MAURIZIO CICCOLELLA – “CHE FINE HA FATTO IL BELLO”?

Che fine ha fatto il bello?

“Che fine ha fatto il bello” credo sia una delle principali domande che qualsiasi artista si pone quando accende una TV o, peggio, naviga sui social.

Il nemico giurato dell’arte teatrale, ad esempio, era, fino a 10 anni fa, la TV. Quando questa aveva già smesso di proporre trasmissioni, costruite attorno a contenuti di spessore, con professionisti preparati. Nessuno immaginava che sarebbe arrivato un nuovo “mostro”, ben peggiore, e maggiormente fagocitante: il “web social”.

E perché peggiore?
Quello che ogni persona educata al bello, alla ricerca del contenuto, alla creazione della forma, vede, ogni giorno, è la possibilità che chiunque possa essere artista, anche solo per un pomeriggio, ma famoso a livello planetario. In effetti, se pensiamo che l’arte sia la più alta espressione di democrazia, non dovrebbe farci storcere il naso; tuttavia, se in TV, una qualche forma di selezione poteva avvenire anche in ragione dei limiti oggettivi del mezzo stesso, sui social davvero tutti possono “fare qualcosa”.

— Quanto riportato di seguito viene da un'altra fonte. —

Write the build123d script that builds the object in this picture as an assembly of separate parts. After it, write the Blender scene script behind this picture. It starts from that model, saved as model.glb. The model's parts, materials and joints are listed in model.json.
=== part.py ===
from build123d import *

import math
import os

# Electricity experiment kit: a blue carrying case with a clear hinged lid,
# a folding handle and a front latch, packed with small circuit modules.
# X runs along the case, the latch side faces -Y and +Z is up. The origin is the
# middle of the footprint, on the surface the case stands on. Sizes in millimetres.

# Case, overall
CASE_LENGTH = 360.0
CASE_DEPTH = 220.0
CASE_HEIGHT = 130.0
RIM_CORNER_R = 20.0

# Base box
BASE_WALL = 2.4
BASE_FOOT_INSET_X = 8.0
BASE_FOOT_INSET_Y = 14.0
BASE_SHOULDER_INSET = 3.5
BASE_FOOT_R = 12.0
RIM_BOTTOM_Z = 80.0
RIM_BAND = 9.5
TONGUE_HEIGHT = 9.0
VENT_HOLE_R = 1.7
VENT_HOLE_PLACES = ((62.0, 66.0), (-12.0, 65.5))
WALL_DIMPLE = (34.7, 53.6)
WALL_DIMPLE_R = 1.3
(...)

Basta uno smartphone, un bagno, possibilmente squallido, e qualcosa da esibire, che non sia intelligente.

Il comune denominatore della contemporaneità è diventato il “trash”. Una rincorsa ad essere più brutti, più “osceni” senza essere veramente provocatori, più amatoriali, con la pretesa di mostrarsi e non mostrare.

Il punto cruciale di questo fenomeno è il séguito: lo stesso, o forse quintuplicato, che poteva avere la TV, mentre i teatri, piano piano, si svuotavano, fino ad essere chiusi, o addirittura, come nel caso celeberrimo di Brindisi, abbattuti.

Lungi dall’essere bacchettoni, si dovrebbe accettare che il gusto sia cambiato; eppure un po’ di amarezza, non per la perdita del bello, ma per la mancanza di ricerca di quest’ultimo, un po’ si fa strada. Sentimento che si rinforza quando, pur non volendo, si è bombardati da immagini e video, che non raccontano nulla se non la “decadenza” come epifania. Immagini e video che raccolgono séguiti iperbolici, quando, invece, le forme di arte sono più relegate al ghetto degli “intenditori”.

Allora, ci si dovrebbe affrancare dalla “guerra dei numeri” e forse iniziare a pensare che c’è un rapporto inversamente proporzionale tra “bello” e “noto”? Ma l’arte deve pur sempre sopravvivere e ha bisogno di follower!

Per queste ragioni, oggi, vale ancora di più pensare alla formazione: all’educazione del bello. Bisognerebbe insegnare, innanzitutto, che l’arte non è semplice e non per forza è per tutti farla. Che la smania di protagonismo non è arte e che solo dall’impegno nasce un prodotto che si può definire “arte”.

Per Platone la bellezza è la manifestazione del bene e manifesta una verità che si sottrae al tempo: come dargli torto? Come non riconoscere che fortunatamente nel mondo esistono manifestazioni dell’ingegno artistico che nei secoli sono sempre state venerate. Allo stesso tempo, come non constatare che le attuali forme d’arte, espresse dalla comunità dei social, nascondendo un fine ludico, hanno la vita di una farfalla?
È proprio il divertimento disimpegnato la peggiore bugia: con l’attenuante della leggerezza in realtà produciamo occasioni che alimentano il brutto senza senso.

In questa doppia decadenza di contenuto e durata queste “manifestazioni” sono una sorta di fast food dell’arte che ha generato spettatori bulimici, mai sazi, che divorano contenuti, senza contenuto, ampliando il vuoto di pensiero e di bello nella mente.